Extracted data>
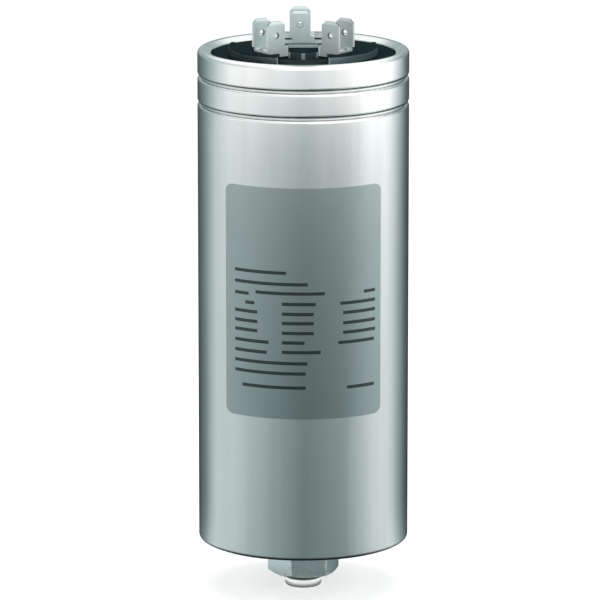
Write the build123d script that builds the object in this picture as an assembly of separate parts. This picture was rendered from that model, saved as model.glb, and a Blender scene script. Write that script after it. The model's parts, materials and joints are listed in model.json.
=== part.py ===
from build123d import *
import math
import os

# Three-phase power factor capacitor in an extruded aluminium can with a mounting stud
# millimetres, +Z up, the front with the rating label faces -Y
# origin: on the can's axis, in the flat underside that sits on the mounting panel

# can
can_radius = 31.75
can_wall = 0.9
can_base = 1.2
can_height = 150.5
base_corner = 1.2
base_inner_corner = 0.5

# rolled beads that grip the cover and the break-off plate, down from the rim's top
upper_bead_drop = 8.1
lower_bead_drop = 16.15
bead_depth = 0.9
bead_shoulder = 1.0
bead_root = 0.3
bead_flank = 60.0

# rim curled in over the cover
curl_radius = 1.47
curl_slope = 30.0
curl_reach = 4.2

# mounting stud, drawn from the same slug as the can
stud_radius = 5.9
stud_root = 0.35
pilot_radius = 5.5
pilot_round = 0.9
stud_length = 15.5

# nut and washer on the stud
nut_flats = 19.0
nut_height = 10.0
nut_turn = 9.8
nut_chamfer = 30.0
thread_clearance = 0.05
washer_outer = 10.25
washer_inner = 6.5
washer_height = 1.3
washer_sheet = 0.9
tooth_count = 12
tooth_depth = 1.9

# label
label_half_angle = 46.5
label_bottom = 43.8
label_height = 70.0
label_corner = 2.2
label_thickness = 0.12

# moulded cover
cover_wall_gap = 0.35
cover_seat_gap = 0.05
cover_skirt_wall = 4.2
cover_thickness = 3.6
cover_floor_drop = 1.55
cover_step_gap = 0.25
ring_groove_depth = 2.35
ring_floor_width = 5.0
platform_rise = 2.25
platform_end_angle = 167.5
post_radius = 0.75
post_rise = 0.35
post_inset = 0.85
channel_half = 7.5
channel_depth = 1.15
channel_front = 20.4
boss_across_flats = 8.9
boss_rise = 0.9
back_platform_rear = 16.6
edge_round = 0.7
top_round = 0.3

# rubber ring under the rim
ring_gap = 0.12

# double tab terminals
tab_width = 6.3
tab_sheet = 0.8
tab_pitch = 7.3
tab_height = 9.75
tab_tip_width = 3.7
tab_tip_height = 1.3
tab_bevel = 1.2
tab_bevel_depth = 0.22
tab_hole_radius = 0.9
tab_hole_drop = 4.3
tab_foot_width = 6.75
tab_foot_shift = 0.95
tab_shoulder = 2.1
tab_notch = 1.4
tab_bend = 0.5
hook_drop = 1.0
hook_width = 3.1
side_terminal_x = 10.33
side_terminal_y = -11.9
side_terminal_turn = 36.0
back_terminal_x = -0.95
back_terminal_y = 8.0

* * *

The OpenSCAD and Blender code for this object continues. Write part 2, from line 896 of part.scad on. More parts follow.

==

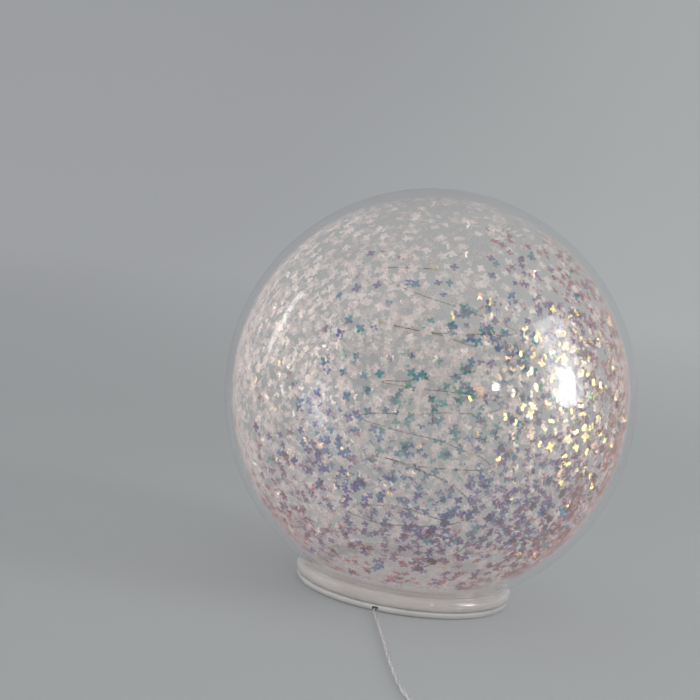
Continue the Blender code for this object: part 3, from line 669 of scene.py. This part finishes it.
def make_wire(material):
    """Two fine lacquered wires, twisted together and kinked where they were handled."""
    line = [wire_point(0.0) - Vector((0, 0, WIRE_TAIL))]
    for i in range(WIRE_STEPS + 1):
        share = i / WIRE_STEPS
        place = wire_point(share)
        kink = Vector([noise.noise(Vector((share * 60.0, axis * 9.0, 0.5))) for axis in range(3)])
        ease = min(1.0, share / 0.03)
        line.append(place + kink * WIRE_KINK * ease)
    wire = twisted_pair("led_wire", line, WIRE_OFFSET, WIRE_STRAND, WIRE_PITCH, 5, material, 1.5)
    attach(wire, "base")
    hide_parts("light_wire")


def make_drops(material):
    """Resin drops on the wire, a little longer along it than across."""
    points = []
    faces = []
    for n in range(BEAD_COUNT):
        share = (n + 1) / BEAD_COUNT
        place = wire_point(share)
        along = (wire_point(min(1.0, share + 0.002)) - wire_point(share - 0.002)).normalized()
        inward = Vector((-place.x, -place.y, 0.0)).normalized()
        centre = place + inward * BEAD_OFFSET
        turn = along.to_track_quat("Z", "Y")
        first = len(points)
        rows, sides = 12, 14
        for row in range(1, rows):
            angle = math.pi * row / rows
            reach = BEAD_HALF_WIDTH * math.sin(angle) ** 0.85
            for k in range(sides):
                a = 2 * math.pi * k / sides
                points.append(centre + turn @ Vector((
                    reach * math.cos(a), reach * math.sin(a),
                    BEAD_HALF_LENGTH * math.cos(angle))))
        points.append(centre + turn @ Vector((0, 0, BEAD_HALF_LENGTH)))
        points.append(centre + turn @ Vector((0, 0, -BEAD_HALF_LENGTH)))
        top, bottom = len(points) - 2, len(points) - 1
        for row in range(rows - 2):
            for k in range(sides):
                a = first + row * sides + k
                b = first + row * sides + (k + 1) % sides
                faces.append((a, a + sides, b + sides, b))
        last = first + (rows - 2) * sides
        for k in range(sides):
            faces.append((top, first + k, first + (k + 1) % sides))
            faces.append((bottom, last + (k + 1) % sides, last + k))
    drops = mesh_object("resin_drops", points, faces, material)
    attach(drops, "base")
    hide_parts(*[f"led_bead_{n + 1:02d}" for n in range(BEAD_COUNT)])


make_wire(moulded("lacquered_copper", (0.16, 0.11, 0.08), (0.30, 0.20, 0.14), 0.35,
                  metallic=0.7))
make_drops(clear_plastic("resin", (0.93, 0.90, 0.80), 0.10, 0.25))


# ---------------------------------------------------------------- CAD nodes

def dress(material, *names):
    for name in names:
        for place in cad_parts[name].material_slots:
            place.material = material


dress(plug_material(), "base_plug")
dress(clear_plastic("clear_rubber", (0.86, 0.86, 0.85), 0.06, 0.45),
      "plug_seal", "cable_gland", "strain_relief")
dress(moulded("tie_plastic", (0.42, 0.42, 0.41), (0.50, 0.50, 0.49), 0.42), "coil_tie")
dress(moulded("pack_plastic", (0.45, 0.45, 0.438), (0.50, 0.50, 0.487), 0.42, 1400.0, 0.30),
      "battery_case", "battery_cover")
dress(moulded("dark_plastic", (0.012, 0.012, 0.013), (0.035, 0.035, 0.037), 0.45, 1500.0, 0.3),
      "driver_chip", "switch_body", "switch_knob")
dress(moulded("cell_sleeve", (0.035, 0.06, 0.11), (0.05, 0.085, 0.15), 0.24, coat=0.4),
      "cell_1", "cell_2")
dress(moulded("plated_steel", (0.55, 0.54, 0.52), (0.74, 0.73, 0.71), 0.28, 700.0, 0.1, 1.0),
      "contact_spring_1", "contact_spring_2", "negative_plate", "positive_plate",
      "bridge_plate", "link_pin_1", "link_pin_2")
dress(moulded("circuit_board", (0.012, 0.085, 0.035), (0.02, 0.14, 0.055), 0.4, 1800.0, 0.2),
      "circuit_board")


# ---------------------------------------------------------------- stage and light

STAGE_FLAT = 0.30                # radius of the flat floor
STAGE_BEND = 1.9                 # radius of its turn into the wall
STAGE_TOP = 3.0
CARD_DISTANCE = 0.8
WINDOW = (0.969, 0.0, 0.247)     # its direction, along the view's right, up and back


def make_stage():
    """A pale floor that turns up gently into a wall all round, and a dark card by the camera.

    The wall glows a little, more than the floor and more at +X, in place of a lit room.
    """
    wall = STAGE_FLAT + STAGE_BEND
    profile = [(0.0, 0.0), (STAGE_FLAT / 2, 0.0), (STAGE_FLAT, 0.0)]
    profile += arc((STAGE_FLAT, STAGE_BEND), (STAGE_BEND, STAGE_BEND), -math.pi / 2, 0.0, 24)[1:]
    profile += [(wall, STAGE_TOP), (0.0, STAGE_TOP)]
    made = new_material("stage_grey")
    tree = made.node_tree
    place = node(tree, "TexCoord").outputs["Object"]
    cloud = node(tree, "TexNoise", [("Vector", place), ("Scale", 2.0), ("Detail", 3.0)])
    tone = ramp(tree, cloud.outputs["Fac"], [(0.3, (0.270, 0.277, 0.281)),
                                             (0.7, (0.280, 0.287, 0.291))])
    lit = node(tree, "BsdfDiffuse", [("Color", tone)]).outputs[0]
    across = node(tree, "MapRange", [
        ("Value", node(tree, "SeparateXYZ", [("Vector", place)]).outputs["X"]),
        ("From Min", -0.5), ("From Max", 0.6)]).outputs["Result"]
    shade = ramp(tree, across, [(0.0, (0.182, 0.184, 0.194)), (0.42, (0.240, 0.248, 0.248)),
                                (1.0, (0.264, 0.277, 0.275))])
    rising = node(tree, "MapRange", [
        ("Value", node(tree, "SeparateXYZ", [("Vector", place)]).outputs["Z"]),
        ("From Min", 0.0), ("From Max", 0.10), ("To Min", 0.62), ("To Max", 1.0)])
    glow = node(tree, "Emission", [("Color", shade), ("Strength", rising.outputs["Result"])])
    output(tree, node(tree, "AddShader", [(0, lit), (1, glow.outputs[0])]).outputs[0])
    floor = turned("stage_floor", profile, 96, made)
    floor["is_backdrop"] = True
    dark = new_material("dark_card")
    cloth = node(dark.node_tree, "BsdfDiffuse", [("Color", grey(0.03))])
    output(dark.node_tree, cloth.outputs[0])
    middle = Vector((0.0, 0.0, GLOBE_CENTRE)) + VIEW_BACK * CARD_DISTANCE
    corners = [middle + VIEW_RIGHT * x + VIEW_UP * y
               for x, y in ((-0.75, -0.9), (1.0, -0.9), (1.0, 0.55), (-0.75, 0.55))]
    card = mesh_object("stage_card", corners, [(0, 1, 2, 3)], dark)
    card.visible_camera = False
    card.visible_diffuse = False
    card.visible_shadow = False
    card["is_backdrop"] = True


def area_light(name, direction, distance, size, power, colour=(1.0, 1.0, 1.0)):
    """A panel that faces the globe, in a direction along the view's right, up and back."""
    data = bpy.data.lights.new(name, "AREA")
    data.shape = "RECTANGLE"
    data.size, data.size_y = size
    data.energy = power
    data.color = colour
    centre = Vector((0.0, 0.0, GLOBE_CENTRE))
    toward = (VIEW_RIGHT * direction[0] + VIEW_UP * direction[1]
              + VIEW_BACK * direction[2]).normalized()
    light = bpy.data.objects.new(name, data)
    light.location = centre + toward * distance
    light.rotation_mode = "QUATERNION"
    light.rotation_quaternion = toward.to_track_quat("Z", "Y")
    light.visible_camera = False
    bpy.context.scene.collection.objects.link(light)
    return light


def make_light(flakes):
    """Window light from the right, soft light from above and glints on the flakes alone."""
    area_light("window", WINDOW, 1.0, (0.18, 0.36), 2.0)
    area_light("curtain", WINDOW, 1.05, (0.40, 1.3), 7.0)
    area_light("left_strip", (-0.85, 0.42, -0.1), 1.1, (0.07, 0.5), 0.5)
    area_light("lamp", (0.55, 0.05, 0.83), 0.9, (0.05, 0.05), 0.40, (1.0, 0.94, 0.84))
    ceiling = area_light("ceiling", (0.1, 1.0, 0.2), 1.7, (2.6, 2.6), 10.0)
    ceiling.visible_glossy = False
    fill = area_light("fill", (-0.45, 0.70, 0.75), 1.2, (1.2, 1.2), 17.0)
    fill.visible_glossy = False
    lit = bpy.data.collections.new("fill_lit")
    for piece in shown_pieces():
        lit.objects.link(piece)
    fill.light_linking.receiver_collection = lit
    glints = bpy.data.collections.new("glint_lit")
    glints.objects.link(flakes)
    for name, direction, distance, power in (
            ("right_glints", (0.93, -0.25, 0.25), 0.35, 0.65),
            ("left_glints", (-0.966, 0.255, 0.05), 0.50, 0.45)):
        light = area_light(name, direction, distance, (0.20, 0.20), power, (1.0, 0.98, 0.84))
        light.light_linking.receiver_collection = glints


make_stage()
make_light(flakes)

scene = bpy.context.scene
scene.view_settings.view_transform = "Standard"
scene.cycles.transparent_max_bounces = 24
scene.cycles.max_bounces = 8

Short exercise> Extract verbatim only those lines that run from the line with "for place in" to the line with "place.material = material", inclusive.

Reply>
        for place in cad_parts[name].material_slots:
            place.material = material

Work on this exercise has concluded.